A major architectural change with the A75 is the opening of a larger power envelope for chips using this core, scaling up to 2W of power consumption, and thus offering up to 30 percent of extra performance on larger-screen devices. This is entirely targeted at the upcoming Windows on ARM reboot, expected later this year. It’s worth noting that in ARM’s world a "large" screen basically amounts to a laptop — and the company set up a dedicated Large Screen Compute division a year and a half ago to more aggressively target the clamshell devices that Intel has been dominant in.
As to the new Mali GPU, it has 32 shader cores, 25 percent higher energy efficiency, and a 20 percent better performance density (aka performance per mm² of space). The Mali-G72 is at the heart of ARM’s push toward improving machine learning efficiency, and ARM claims it’s showing itself to be 17 percent better than the G71 in ML benchmarks. The design optimizations from the company are tailored to accelerate inference engines rather than training engines — that’s to say ARM chips will be best at using accumulated ML capabilities rather than developing them, which makes perfect sense for mobile applications. Training AI will be a task better left to Nvidia and AMD graphics cards or Google’s custom TensorFlow TPUs.

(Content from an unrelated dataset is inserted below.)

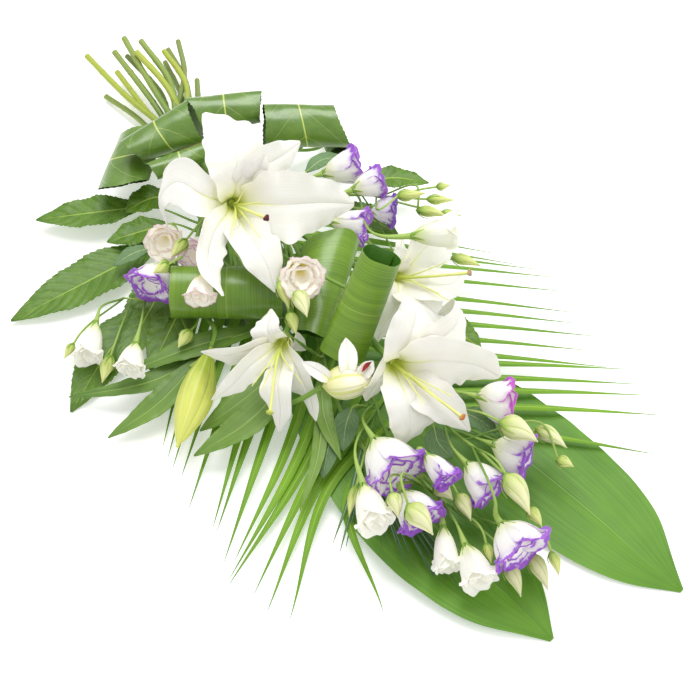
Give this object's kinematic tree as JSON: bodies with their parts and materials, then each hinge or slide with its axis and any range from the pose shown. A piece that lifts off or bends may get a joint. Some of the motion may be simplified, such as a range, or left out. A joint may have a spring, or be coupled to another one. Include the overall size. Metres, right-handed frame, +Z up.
{
  "type": "tied flower sheaf",
  "caption": "Long tied sheaf of white lilies and purple-rimmed lisianthus over broad leaves, rolled leaves, a palm frond and grass, laid down flat.",
  "frame": {"origin": "middle of the sheaf's length and width, on the table that it lies on", "axes": "+X from the cut stems to the tips of the long leaves, +Z up from the table"},
  "size_m": [0.8814, 0.4791, 0.1738],
  "materials": {
    "petal_white": "soft white petal, some rims purple",
    "filament_green": "pale yellow-green filament, dark stigma",
    "bud_green": "smooth yellow-green bud",
    "spray_green": "pale grey-green stems and buds",
    "stem_green": "cut green stems",
    "leaf_green": "satin mid green leaf",
    "dark_green": "glossy dark green leaf",
    "mid_green": "satin green leaf with fine ribs",
    "palm_green": "satin green leaflet",
    "twine": "rough natural twine"
  },
  "bodies": {
    "root": {"lily_1": "petal_white", "lily_2": "petal_white", "lily_3": "petal_white", "lily_4": "petal_white", "half_open_lily": "petal_white", "bloom_front_1": "petal_white", "bloom_front_2": "petal_white", "bloom_front_3": "petal_white", "bloom_front_4": "petal_white", "bloom_front_5": "petal_white", "bloom_front_6": "petal_white", "bloom_front_7": "petal_white", "bloom_front_8": "petal_white", "bloom_front_9": "petal_white", "bloom_front_10": "petal_white", "bloom_right_1": "petal_white", "bloom_right_2": "petal_white", "bloom_right_3": "petal_white", "bloom_right_4": "petal_white", "bloom_right_5": "petal_white", "bloom_left_1": "petal_white", "bloom_left_2": "petal_white", "bloom_left_3": "petal_white", "bloom_left_4": "petal_white", "bloom_left_5": "petal_white", "bloom_left_6": "petal_white", "bloom_centre": "petal_white", "lily_1_stamens": "filament_green", "lily_2_stamens": "filament_green", "lily_3_stamens": "filament_green", "lily_4_stamens": "filament_green", "lily_bud": "bud_green", "spray_front_left": "spray_green", "spray_front_right": "spray_green", "spray_right": "spray_green", "spray_left": "spray_green", "spray_left_low": "spray_green", "spray_centre": "spray_green", "stem_bunch": "stem_green", "lily_leaves_left": "leaf_green", "lily_leaves_front": "leaf_green", "lily_leaves_centre": "leaf_green", "saw_leaves_left": "leaf_green", "saw_leaves_right": "leaf_green", "fatsia_roll_1": "dark_green", "fatsia_roll_2": "dark_green", "fatsia_roll_3": "dark_green", "fatsia_roll_4": "dark_green", "fatsia_roll_5": "dark_green", "fatsia_roll_6": "dark_green", "aspidistra_loop_1": "mid_green", "aspidistra_loop_2": "mid_green", "aspidistra_loop_3": "mid_green", "aspidistra_leaf_1": "mid_green", "aspidistra_leaf_2": "mid_green", "palm_frond": "palm_green", "lily_grass": "palm_green", "binding_band": "twine"}
  },
  "joints": []
}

The Cortex-A75 and A55 designs were released to ARM’s partners at the end of 2016, so by this point, they’ve all had a few months to decide what to do with them. ARM says a "realistic time window" for new mobile devices powered by its latest designs would be the first quarter of 2018 — though the company is also conscious of a new phenomenon it describes as "China speed," where Chinese phone vendors will put its designs into products almost immediately. The Huawei Mate 9, for example, was released just eight months after ARM distributed the Mali-G71 to partners. This faster Chinese cadence could lead to some A75- and A55-based designs this year, but then bulk of them are likely to arrive with the usual smartphone refresh cycle early next year.